Prochnik gets deeper into Adam’s experience in this paraphrase:

“His memories of that time are vivid and not, he insists, at all negative. Indeed, they opened a world in which the images he saw could be woven together with much greater freedom and originality than he’d ever known.”

This portion of the book appears midway through the introduction, and it’s wisely placed. Much writing on silence after John Cage has focused on the word’s inherent contradiction: there isn’t any true silence — the absence of formal evidence of sound (conversation, music) is in fact an illusion, a thin scrim that amounts to little more than a consensual societal hallucination. Through that scrim of perceived silence the full world of sound (nature, industry) can be heard, at least by those who make the effort to pay attention to it. The reference to deafness, and it’s the first of many in In Pursuit of Silence, provides a tabula rasa for the subject that many books on sound neglect. (There’s video of Prochnik speaking on deafness and related things at MIT at techtv.mit.edu.)

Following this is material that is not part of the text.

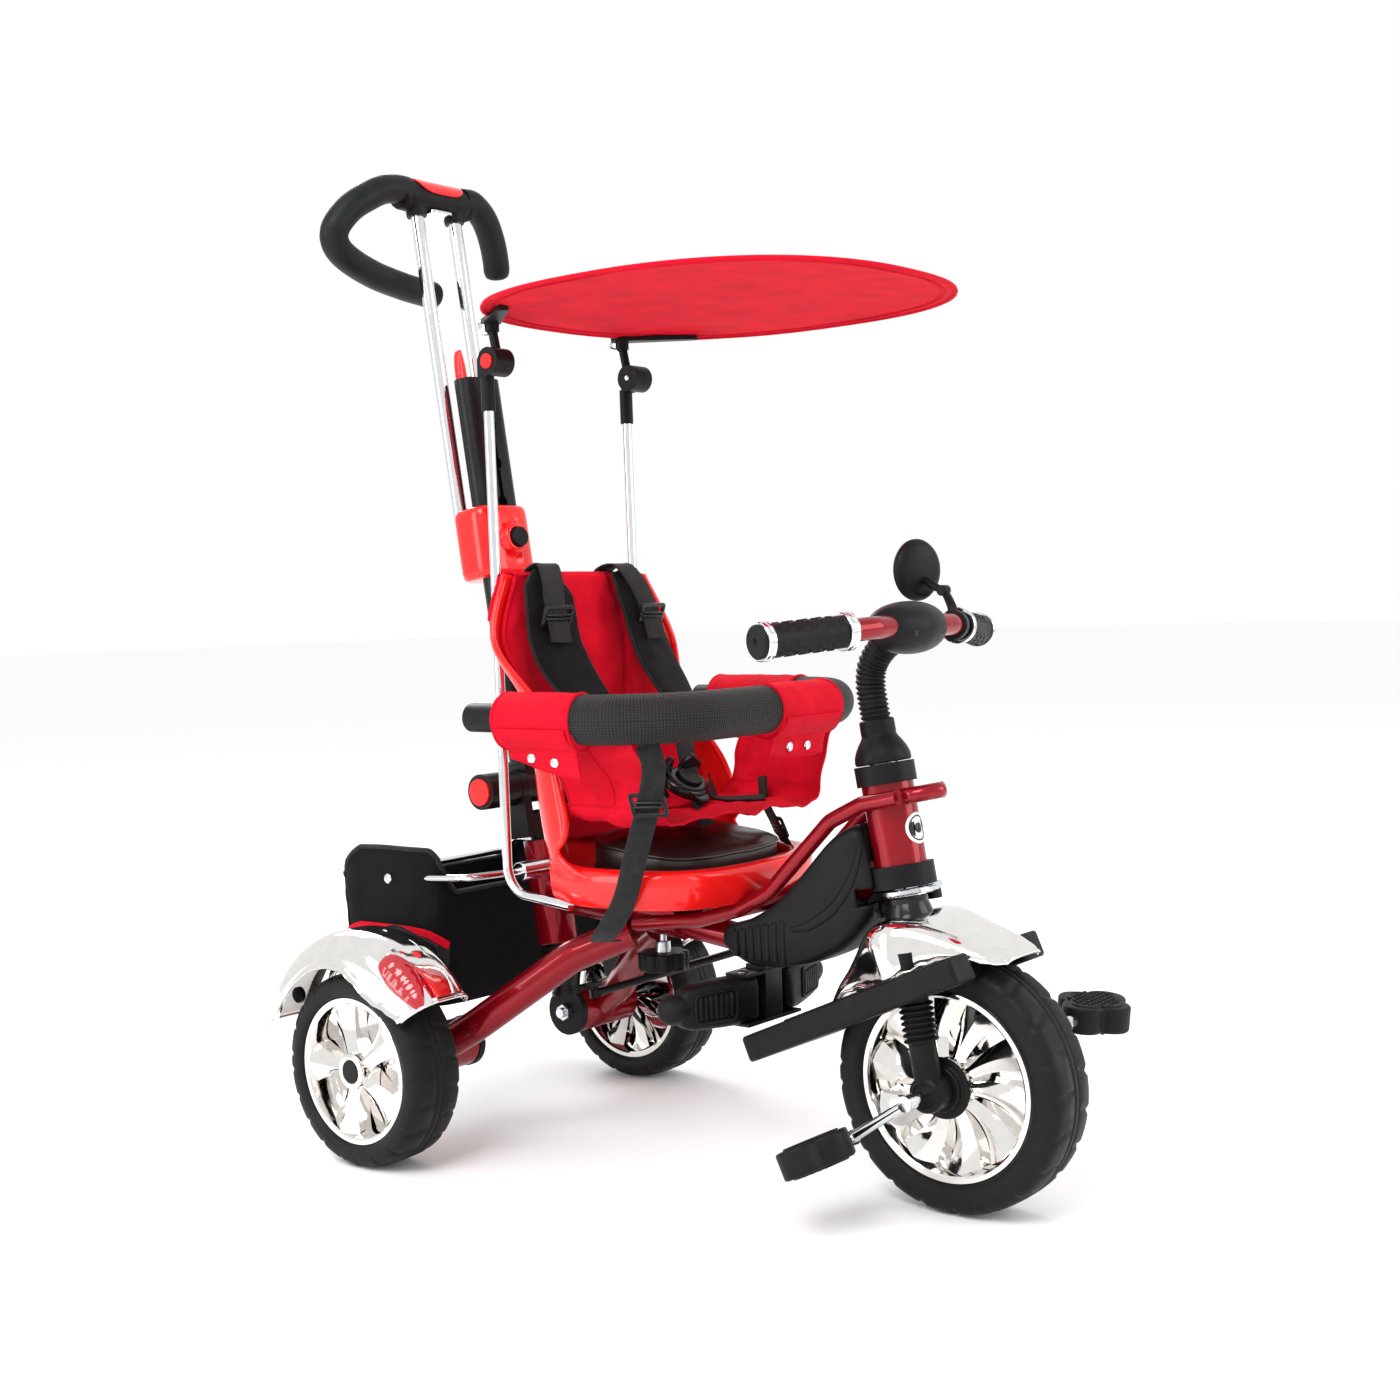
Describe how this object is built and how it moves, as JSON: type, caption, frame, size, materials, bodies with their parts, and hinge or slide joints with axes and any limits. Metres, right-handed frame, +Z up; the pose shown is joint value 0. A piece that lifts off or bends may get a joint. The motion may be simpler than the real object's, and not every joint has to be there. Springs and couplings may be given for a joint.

My primary critique of the book at this juncture is that the title seems misleading — the book is, at least at the halfway point, less about pursuing silence than about escaping noise. This isn’t merely a matter of how the book has been packaged. Prochnik’s sensitivity to sound as an irritant (“I’m scared of becoming a noise crank,” he writes on its first page) leads to situations in which zealousness may have yielded mistaken, or at least less-than-nuanced, interpretations. For example, the omnipresent iPod is seen here as a symbol of society’s embrace of 24/7 sonic immersion. However, I believe it can just as easily be read as evidence of a pursuit along the lines of the one that Prochnik himself has embarked on: an entirely personal attempt to block out the noise that the world imposes on us.

His book-related blog, inpursuitofsilence.com, features tidbits about the energy produced by noise and the apparent genetic predilection among humans for beats. If the stats in Google Reader are to be believed, I am as of this evening the sole RSS subscriber (via Google Reader) to his blog, and I highly recommend signing up.

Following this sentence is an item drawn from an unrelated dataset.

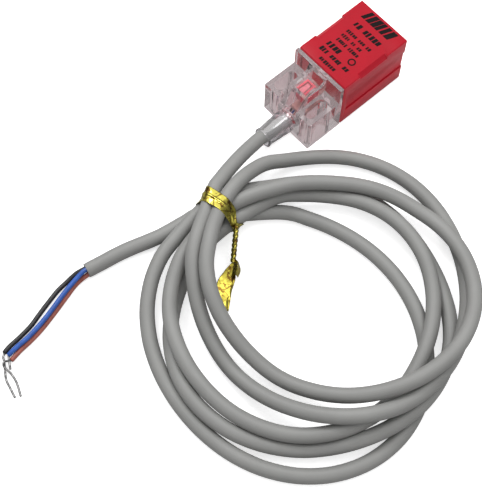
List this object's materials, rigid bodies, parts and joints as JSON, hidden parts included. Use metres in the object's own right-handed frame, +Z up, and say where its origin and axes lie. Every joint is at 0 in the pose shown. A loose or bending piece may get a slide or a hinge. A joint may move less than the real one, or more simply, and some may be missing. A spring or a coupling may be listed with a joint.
{
  "type": "inductive proximity sensor",
  "caption": "Square inductive proximity sensor: red housing, clear slotted rear cover with indicator window, and a grey three-core cable lying in a tied coil.",
  "frame": {"origin": "bottom centre of the sensor's body (housing and rear cover), on the surface it stands on", "axes": "+Z up, +Y along the body towards the sensing face, +X to the right seen from the cable end; the cable leaves at -Y and its coil lies at +X"},
  "size_m": [0.0961, 0.1404, 0.018],
  "materials": {
    "red_moulding": "satin moulded red plastic",
    "clear_moulding": "clear moulded plastic with a faint pink tint",
    "led_lens": "milky lens",
    "tinned_wire": "tinned copper, dull silver",
    "ferrite": "matte dark grey ferrite",
    "bobbin_plastic": "off-white moulded plastic",
    "copper_winding": "enamelled copper wire",
    "black_plastic": "black moulding compound",
    "board_laminate": "buff lacquered paper laminate",
    "trimmer_plastic": "blue trimmer body",
    "capacitor_body": "yellow moulded capacitor",
    "ceramic_chip": "tan ceramic chip",
    "potting_resin": "dark red potting resin",
    "cable_jacket": "grey satin PVC cable jacket",
    "wire_black": "black PVC wire insulation",
    "wire_blue": "blue PVC wire insulation",
    "wire_brown": "brown PVC wire insulation",
    "gold_foil": "bright gold foil twist tie"
  },
  "bodies": {
    "root": {"front_housing": "red_moulding", "rear_cover": "clear_moulding", "strain_relief": "clear_moulding", "indicator_reflector": "red_moulding", "indicator_led": "led_lens", "led_lead_1": "tinned_wire", "led_lead_2": "tinned_wire", "ferrite_core": "ferrite", "coil_bobbin": "bobbin_plastic", "sensing_coil": "copper_winding", "core_carrier": "black_plastic", "coil_lead_1": "copper_winding", "coil_lead_2": "copper_winding", "circuit_board": "board_laminate", "oscillator_chip": "black_plastic", "output_transistor": "black_plastic", "regulator": "black_plastic", "protection_diode": "black_plastic", "sensitivity_trimmer": "trimmer_plastic", "capacitor_supply": "capacitor_body", "capacitor_tank": "ceramic_chip", "resistor_base": "ceramic_chip", "potting_plug": "potting_resin", "core_black": "wire_black", "core_blue": "wire_blue", "core_brown": "wire_brown", "cable_lead": "cable_jacket", "cable_coil": "cable_jacket", "cable_tail": "cable_jacket", "wire_black": "wire_black", "wire_blue": "wire_blue", "wire_brown": "wire_brown", "tip_black": "tinned_wire", "tip_blue": "tinned_wire", "tip_brown": "tinned_wire", "tie_band": "gold_foil", "tie_twist": "gold_foil", "tie_flap_long": "gold_foil", "tie_flap_short": "gold_foil"}
  },
  "joints": []
}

Note: I usually post my “Quote of the Week” on Disquiet.com on Saturdays, but I took yesterday as a computer-free day and, entirely coincidental with the activist tone of Prochnik’s book (I didn’t start reading it until after lunch), a recorded-music-free day, as well (except at the gym, where I played Fescal’s forthcoming album, Lethal Industry, for at least the 20th time, a familiarity that to my mind qualifies it as background listening). It was a TV-free day, too, until about 10pm, when I succumbed to the wiles of a documentary about Sun Studio.